It's inexpensive, simple to set up and perfect for already-crowded lounge rooms, but what's really on offer with the Telstra TV?
Telstra TV is the latest entertainment device competing for the remaining HDMI ports on the back of your TV, assuming there even are any left vacant. Let's be honest: It's a hotly contested bit of real estate these days.
Announced back at the end of July, the Telstra TV is designed to gradually replace the existing Telstra T-Hub, which the company will stop manufacturing and selling. (Although T-Hub owners can rest easy knowing that Telstra will continue to support the venerable device.)
If the Telstra TV looks familiar, then chances are you've seen a Roku product. In the US, these are a range of extremely popular low-cost streaming devices. There are a few different models, including a new 4K version, and it even comes 'baked-in' to a number of smart TVs.
The Telstra TV is based around the Roku 2, which was first released back in 2013 but received a significant update in April this year. By all accounts it's excellent, with my colleague David Katzmaier giving it a score of 9.1 and calling it "a nearly perfect mix of speed, features, price and ecosystem".
Telstra TV aims to be your catch-up and subscription video-on-demand service hub. It's a single inexpensive (AU$109, free on Telstra's L and XL broadband plans) product that brings together streaming video with pay-per-view movies (via Bigpond Movies, of course), free-to-air TV apps and more.
The overall design is the same as the Roku 2, including the dinky little clothing label-style tags on the unit and the remote, but Telstra has definitely put its mark on the product.
It's a lightweight little box that you can fit in the palm of your hand, with an equally simple remote. The back of the Telstra TV has an HDMI port, a plug for the power cable and an Ethernet port. And that's it. (There's built-in Wi-Fi if that's your preference.)
Set up is as simple as plugging everything in and turning the TV on. There's one caveat: Telstra are keeping this in the family, with sales restricted to new and existing Telstra Broadband customers. The company has hinted that it might open it to mobile customers, but at the moment it's for broadband only.
Once I had the device set up, which involved logging into my Telstra account via a second device and generating a code to set up the Telstra TV, the product quickly updated itself and was good to go.

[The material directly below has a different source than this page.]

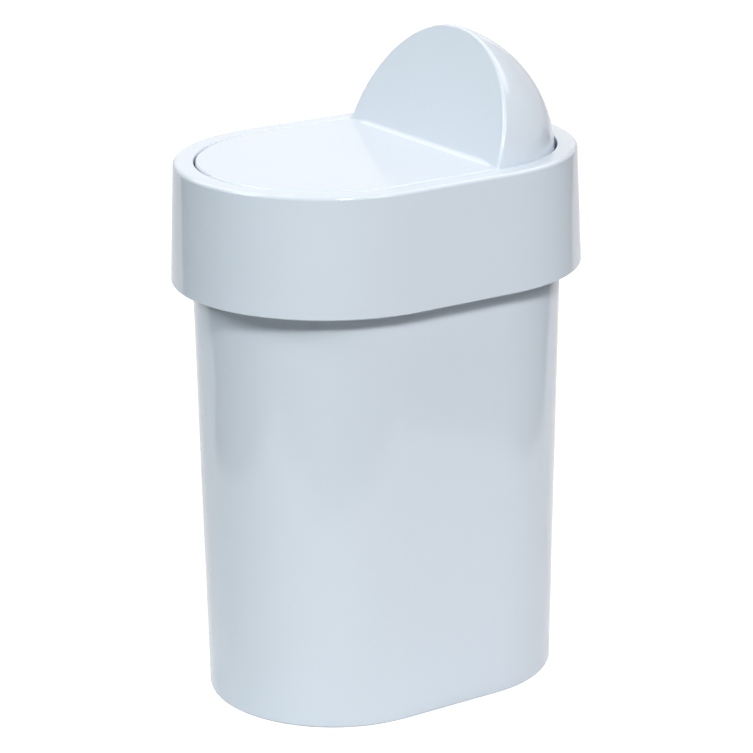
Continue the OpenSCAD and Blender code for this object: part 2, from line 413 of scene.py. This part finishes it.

When it launched on October 27, there were 15 apps available including streaming services Netflix and Presto, with Stan having joined as of November 6. Channel Ten's Tenplay catch-up TV app is also available as of November 23, with ABC iView joining on December 15. I had a quick look at Netflix and Presto when first using the device and followed up with Stan after it became available.
Netflix looks the same as it does on any other device you've used it on. It's rather masterful, to be honest. It's the Starbucks of user interface designs, except you actually want to use it.
Presto was an entirely different kettle of fish sadly. It's a very odd-looking interface that seems clunky and dated to be honest. Despite currently working my way through Parks and Recreation on the iOS Presto app, there was no "continue watching" to be found. To get myself to Parks and Rec I had to use the title search which threw up some rather, shall we say, interesting results.
After tracking down the show I did want, I found the interface for the episodes to be... well, it's not unclear, but it is very inelegant.
I got myself to season four and started watching. The video quality was fine and it loaded quickly at first. Sadly, a number of times the show stopped, the image dropped and I was presented with a loading screen. Once enough buffering had occurred we were back up and running, at least until the next time it needed to buffer.
I initially thought that, given I was looking at a pre-launch product, this might be a very different app after October 27. But as of mid-November, it's still an oddly dated looking interface compared to the clean and clear minimalism of the home screen of the Telstra TV or even the default page when you first open the Presto app.
With Stan now available, that service looks far cleaner and seems better designed for the Telstra TV that Presto. The interface looks and feels like Stan does on other platforms. Bright and easy to scan, the shows load quickly and look great.
While Presto has a "resume watching" function, it's not offered until you actually click into the show you were watching. On Stan, it's front and centre on the main page. Well bottom left, but you can see it without scrolling. More importantly that particular show, "Ash vs Evil Dead" was something I'd been watching on a different device so the app syncs cross-platform.
It's only the most recent thing you've been watching, however. After a checking out a few minutes of "iZombie" that show had replaced Bruce Campbell's serious looking mug. Clicking into the show page for "Ash vs Evil Dead" still offered a resume function, thankfully.
One final note is the overly loud 'boop' that accompanies nearly every menu press. Look for the setting screen, head to audio and get that turned off ASAP. You'll thank me for it.
Of course, the look and feel of an app is the easiest thing to update on a permanently connected device. I imagine that Presto on Telstra TV will sport a new look very soon and it's essential to remember that the underlying hardware has been performing admirably in the time I've been using it.
Update November 6, 2015 at 12:55 p.m. AEDT: Added information about the arrival of the Stan app.
Update November 17, 2015 at 11:27 a.m. AEDT: Added hands-on experiences with the Stan app.
Update December 14, 2015 at 4:30 p.m. AEDT: Added information about the ABC iView app.